Das 4,1 milhões de unidades habitacionais acima mencionadas, 1,4 milhão foram para famílias relativamente mais pobres. Isso significa que apenas 35% do programa atendeu a faixa 1, composta for famílias de renda inferior a R$ 1.800 mensais. Ocorre que a maior parte do chamado déficit habitacional está justamente nas famílias de menor renda. Portanto, os critérios de alocação de recursos do MCMV utilizaram de maneira limitada os dados disponíveis sobre os componentes do déficit habitacional, estimado em 6,4 milhões de moradias. Faltou focalização no atendimento à baixa renda.

Daí emerge o desafio de gestão adequada dos subsídios. Em tese, os subsídios ao MCMV variavam de acordo com a renda e a modalidade de enquadramento do beneficiário. No caso da faixa 1, a prestação mensal máxima deveria ser 5% da renda familiar, o que estabelecia uma prestação mensal entre R$ 25 e R$ 90, implicando subsídio próximo a 95% do valor do imóvel. Tal subsídio, per se, pode não ser um problema desde que as prestações sejam razoavelmente sensíveis à renda disponível e aos gastos com condomínios e outras taxas.

Entretanto, a maior parte dos beneficiários da faixa 1 simplesmente pagava o valor mínimo de R$ 25. É difícil vislumbrar um valor único que capturasse a capacidade de pagamento de uma gama tão variada de pessoas, dispersas geograficamente e de perfis socioeconômicos diversos. Estimamos que, somente dentro da faixa 1, a utilização combinada de diversos valores de prestação, ao invés de unicamente R$ 25, teria economizado recursos capazes de construir 187 mil moradias adicionais. E o subsídio médio continuaria alto (82%).

Algumas recomendações para o aprimoramento do programa:

O histórico das políticas de habitação no Brasil, incluindo o MCMV, evidencia não ser possível enfrentar o desafio habitacional sem recorrer a subsídios. De outra forma, o equilíbrio orçamentário das famílias de baixa renda tende a ser comprometido. Assim sendo, dada a limitação de recursos públicos, a faixa 1 do MCMV, ou uma versão aprimorada dela, que priorize os mais pobres, deveria ser o foco único dos subsídios.

Dado que o subsídio precisa existir e deve ser focalizado, é preciso aprimorar os mecanismos de alocação e evitar o uso de modelos padronizados, que desconsideram as realidades locais e a vida financeira dos mais pobres. A emergência de novas tecnologias, aliadas aos bancos de dados disponíveis, como o Cadin e o Cadastro Único, pode contribuir para o uso de informações locais. Aprendizados do mundo do microcrédito, como o conceito de proximidade, poderiam contribuir para que a alocação de subsídio reflita a realidade financeira das famílias.

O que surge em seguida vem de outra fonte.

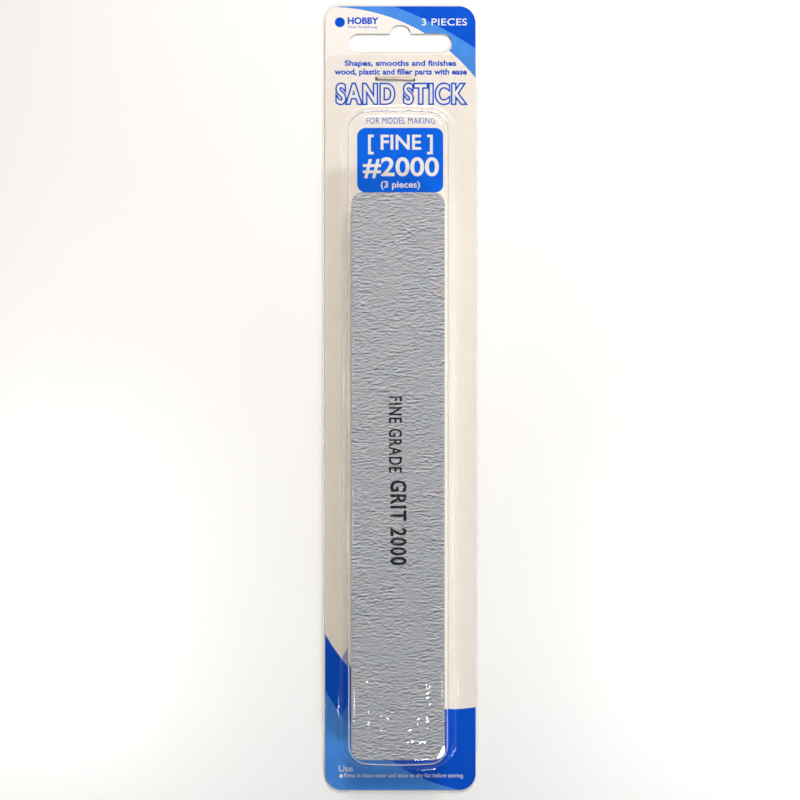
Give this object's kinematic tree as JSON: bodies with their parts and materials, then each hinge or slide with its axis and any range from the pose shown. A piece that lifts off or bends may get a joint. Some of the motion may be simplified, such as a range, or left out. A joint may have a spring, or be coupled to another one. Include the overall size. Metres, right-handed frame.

Ampliar a modalidade Entidades do MCMV pode ser uma maneira efetiva de implementar políticas habitacionais acopladas às realidades locais nas suas mais diversas dimensões, urbanística, arquitetônica e financeira, com efeitos positivos sobre a alocação de subsídios.

A escala e a diversidade das demandas habitacionais pedem um leque mais amplo de soluções. Nos grandes centros urbanos, por exemplo, a ampliação do aluguel social pode aproveitar o estoque já existente de imóveis, além de facilitar a integração à vida na cidade. Ademais, há evidencias de alteração da composição do déficit habitacional ao longo do tempo, com preponderância do ônus excessivo pelo pagamento de aluguel, sobretudo nos grandes centros, reforçando o papel do aluguel social.

Um amplo mercado de crédito para reformas pode ser utilizado para alcançar a população mais pobre, notadamente nas periferias dos centros urbanos. Embora já haja iniciativas, como o cartão-reforma, a escala é reduzida. Mudanças legais e regulatórias podem trazer novos atores para esse segmento, incluindo instituições de microfinanças e fintechs.

O MCMV precisa continuar e deve ser aprimorado, incorporando novos arranjos e tecnologias que contribuam para o desenho e implementação de políticas públicas de fato inclusivas.